§ Written request: Exactly as they appear, output all of the entries.

***** Input rows

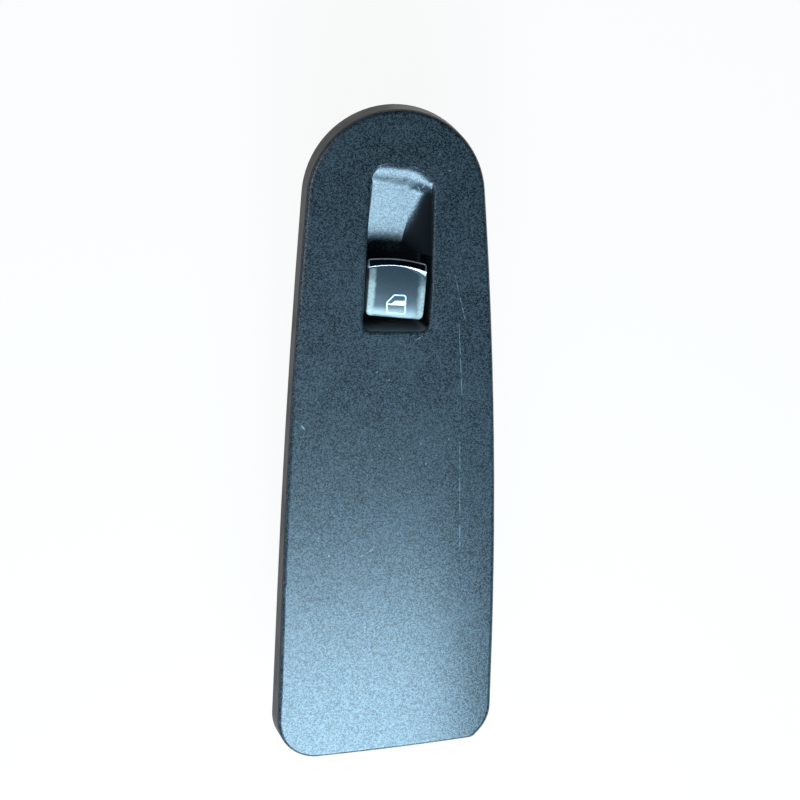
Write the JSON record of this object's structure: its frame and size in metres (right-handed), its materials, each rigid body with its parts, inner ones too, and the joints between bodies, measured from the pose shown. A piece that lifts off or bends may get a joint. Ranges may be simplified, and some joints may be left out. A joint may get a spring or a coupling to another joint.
{
  "type": "power window switch",
  "caption": "Long matt door trim panel with a finger scoop and one recessed window rocker switch, with its housing, board and connector below.",
  "frame": {"origin": "axis of the main locating pin, in the plane of the skirt's foot", "axes": "+Z out of the visible face, +Y along the panel towards its rounded end, +X to the right"},
  "size_m": [0.0765, 0.2237, 0.0446],
  "materials": {
    "panel_paint": "fine grained matt paint",
    "cap_paint": "satin paint",
    "bright_strip": "dark chrome",
    "housing_plastic": "moulded",
    "cover_plastic": "moulded",
    "clear_plastic": "polished",
    "acetal": "moulded",
    "mat_rubber": "silicone",
    "carbon": "conductive",
    "gold_plate": "plated",
    "board_laminate": "solder resist",
    "zinc_screw": "zinc plated",
    "led_white": "moulded",
    "chip_ceramic": "glazed",
    "can_aluminium": "drawn",
    "tin_brass": "tinned",
    "spring_steel": "blackened"
  },
  "bodies": {
    "panel": {"trim_panel": "panel_paint", "retaining_clips": "spring_steel", "switch_housing": "housing_plastic", "base_cover": "cover_plastic", "light_guide": "clear_plastic", "dome_mat": "mat_rubber", "contact_pills": "carbon", "contact_pads": "gold_plate", "circuit_board": "board_laminate", "board_screws": "zinc_screw", "symbol_led": "led_white", "resistors": "chip_ceramic", "capacitor": "can_aluminium", "terminal_header": "cover_plastic", "terminal_pins": "tin_brass"},
    "rocker": {"rocker_cap": "cap_paint", "lip_strip": "bright_strip", "symbol_lens": "clear_plastic"},
    "rear_plunger": {"plunger_rear": "acetal"},
    "front_plunger": {"plunger_front": "acetal"}
  },
  "joints": [
    {"name": "rocker_tilt", "type": "hinge", "parent": "panel", "child": "rocker", "pos_m": [0, 0.035, -0.0015], "axis": [1, 0, 0], "range_deg": [-7, 7], "stiffness_Nm_per_rad": 0.4, "deforming": ["dome_mat"]},
    {"name": "rear_plunger_slide", "type": "slide", "parent": "panel", "child": "rear_plunger", "axis": [0, 0, 1], "range_m": [-0.0004, 0.0004]},
    {"name": "front_plunger_slide", "type": "slide", "parent": "panel", "child": "front_plunger", "axis": [0, 0, 1], "range_m": [-0.0004, 0.0004]}
  ],
  "couplings": [
    {"joint": "rear_plunger_slide", "follows": "rocker_tilt", "m_per_rad": -0.0029},
    {"joint": "front_plunger_slide", "follows": "rocker_tilt", "m_per_rad": 0.0029}
  ]
}
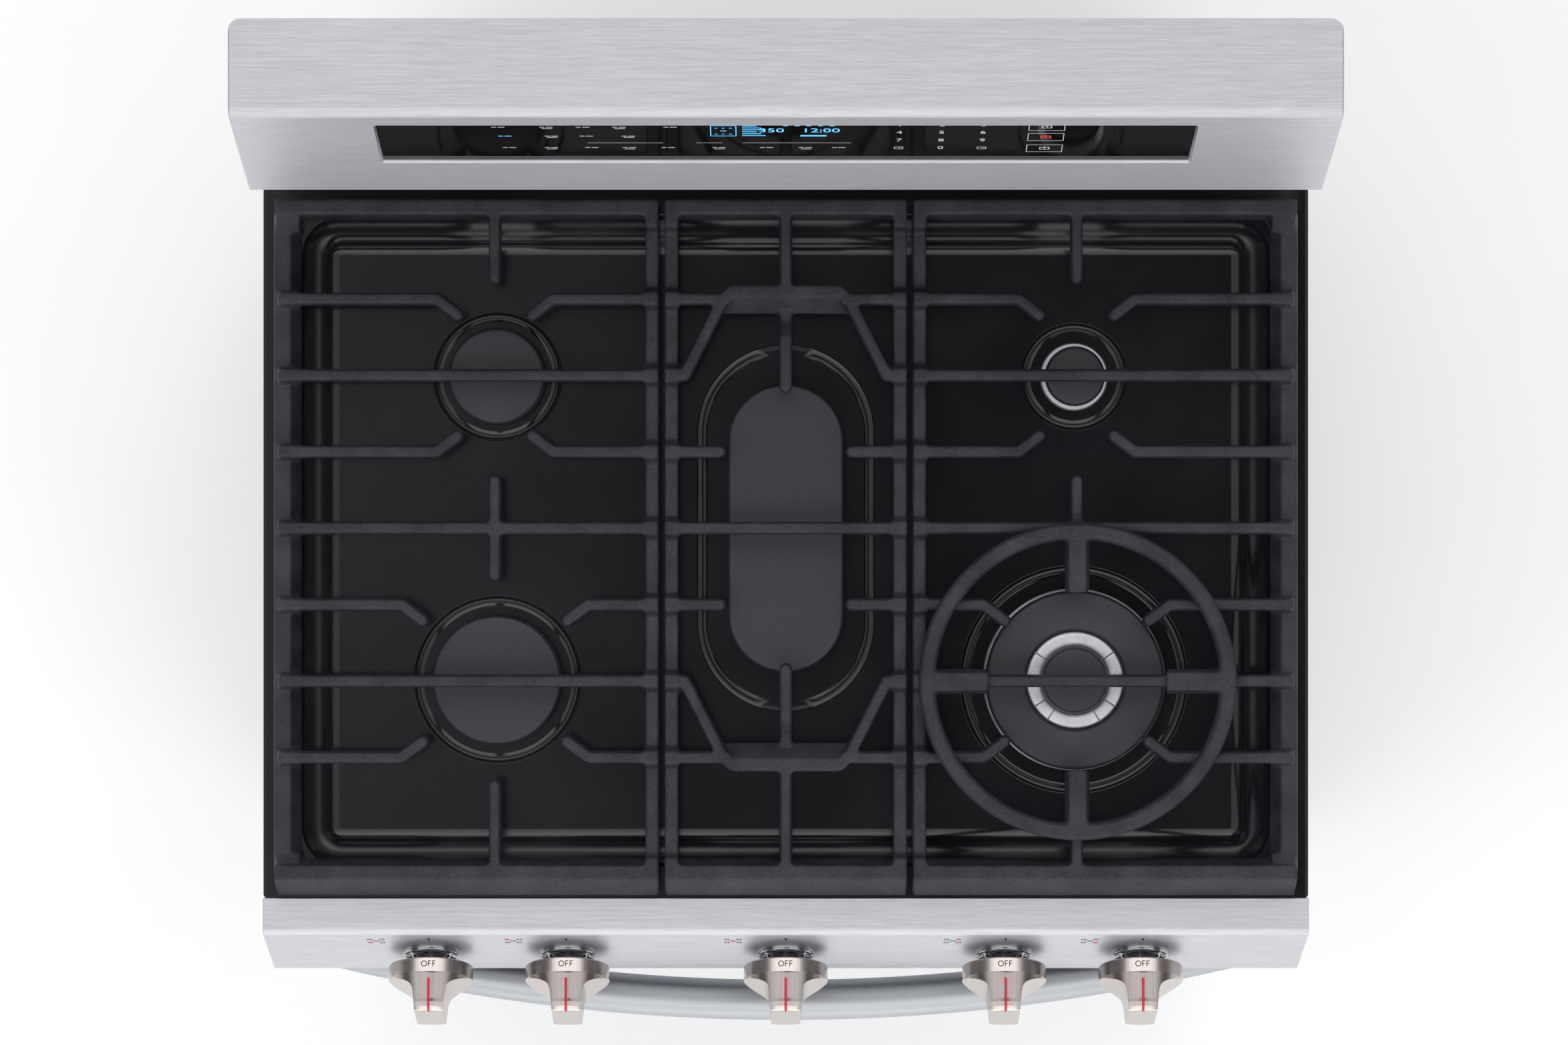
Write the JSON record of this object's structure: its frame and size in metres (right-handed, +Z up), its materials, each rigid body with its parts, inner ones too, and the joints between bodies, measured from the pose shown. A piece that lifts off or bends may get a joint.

**********

§ Task answer:
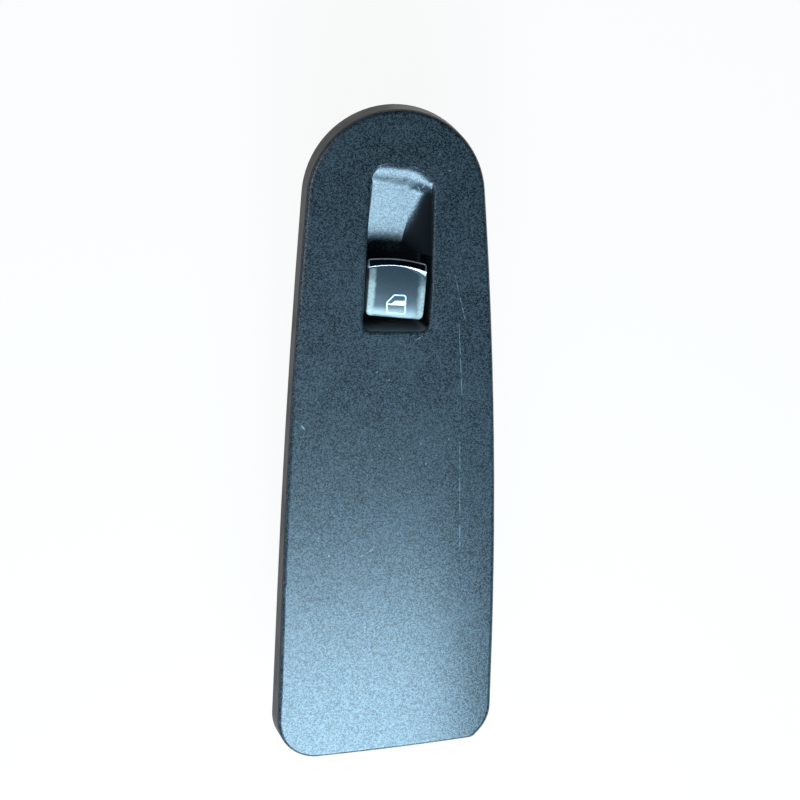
Write the JSON record of this object's structure: its frame and size in metres (right-handed), its materials, each rigid body with its parts, inner ones too, and the joints between bodies, measured from the pose shown. A piece that lifts off or bends may get a joint. Ranges may be simplified, and some joints may be left out. A joint may get a spring or a coupling to another joint.
{
  "type": "power window switch",
  "caption": "Long matt door trim panel with a finger scoop and one recessed window rocker switch, with its housing, board and connector below.",
  "frame": {"origin": "axis of the main locating pin, in the plane of the skirt's foot", "axes": "+Z out of the visible face, +Y along the panel towards its rounded end, +X to the right"},
  "size_m": [0.0765, 0.2237, 0.0446],
  "materials": {
    "panel_paint": "fine grained matt paint",
    "cap_paint": "satin paint",
    "bright_strip": "dark chrome",
    "housing_plastic": "moulded",
    "cover_plastic": "moulded",
    "clear_plastic": "polished",
    "acetal": "moulded",
    "mat_rubber": "silicone",
    "carbon": "conductive",
    "gold_plate": "plated",
    "board_laminate": "solder resist",
    "zinc_screw": "zinc plated",
    "led_white": "moulded",
    "chip_ceramic": "glazed",
    "can_aluminium": "drawn",
    "tin_brass": "tinned",
    "spring_steel": "blackened"
  },
  "bodies": {
    "panel": {"trim_panel": "panel_paint", "retaining_clips": "spring_steel", "switch_housing": "housing_plastic", "base_cover": "cover_plastic", "light_guide": "clear_plastic", "dome_mat": "mat_rubber", "contact_pills": "carbon", "contact_pads": "gold_plate", "circuit_board": "board_laminate", "board_screws": "zinc_screw", "symbol_led": "led_white", "resistors": "chip_ceramic", "capacitor": "can_aluminium", "terminal_header": "cover_plastic", "terminal_pins": "tin_brass"},
    "rocker": {"rocker_cap": "cap_paint", "lip_strip": "bright_strip", "symbol_lens": "clear_plastic"},
    "rear_plunger": {"plunger_rear": "acetal"},
    "front_plunger": {"plunger_front": "acetal"}
  },
  "joints": [
    {"name": "rocker_tilt", "type": "hinge", "parent": "panel", "child": "rocker", "pos_m": [0, 0.035, -0.0015], "axis": [1, 0, 0], "range_deg": [-7, 7], "stiffness_Nm_per_rad": 0.4, "deforming": ["dome_mat"]},
    {"name": "rear_plunger_slide", "type": "slide", "parent": "panel", "child": "rear_plunger", "axis": [0, 0, 1], "range_m": [-0.0004, 0.0004]},
    {"name": "front_plunger_slide", "type": "slide", "parent": "panel", "child": "front_plunger", "axis": [0, 0, 1], "range_m": [-0.0004, 0.0004]}
  ],
  "couplings": [
    {"joint": "rear_plunger_slide", "follows": "rocker_tilt", "m_per_rad": -0.0029},
    {"joint": "front_plunger_slide", "follows": "rocker_tilt", "m_per_rad": 0.0029}
  ]
}
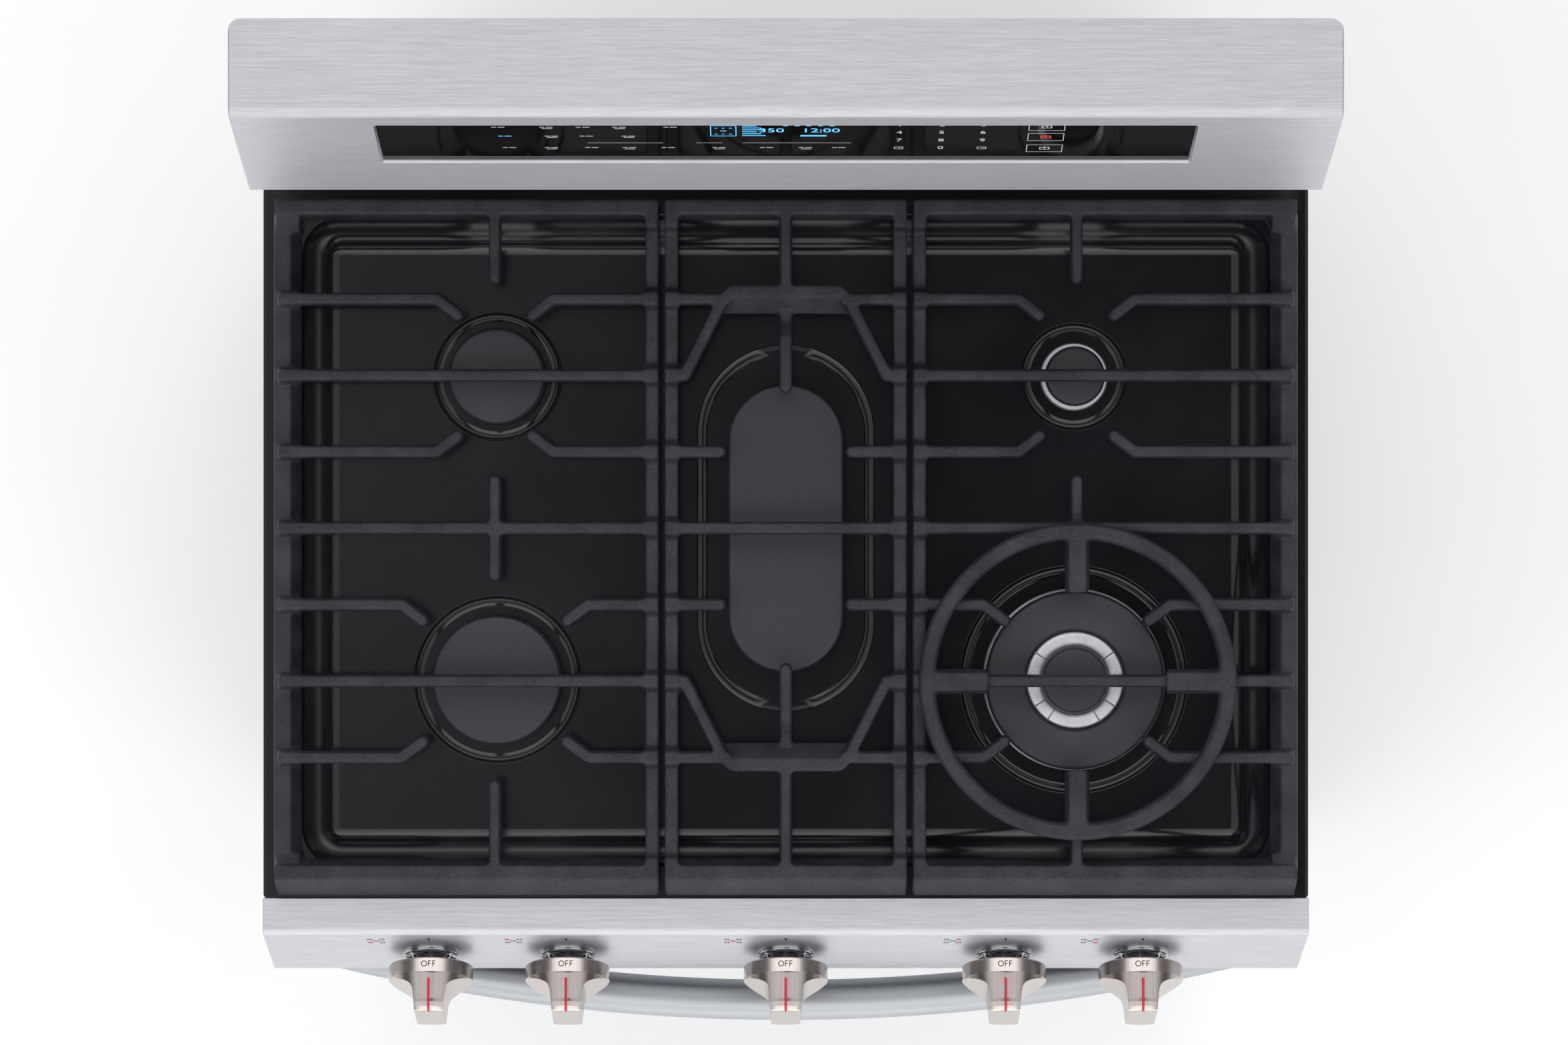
Write the JSON record of this object's structure: its frame and size in metres (right-handed, +Z up), its materials, each rigid body with its parts, inner ones too, and the joints between bodies, measured from the pose shown. A piece that lifts off or bends may get a joint.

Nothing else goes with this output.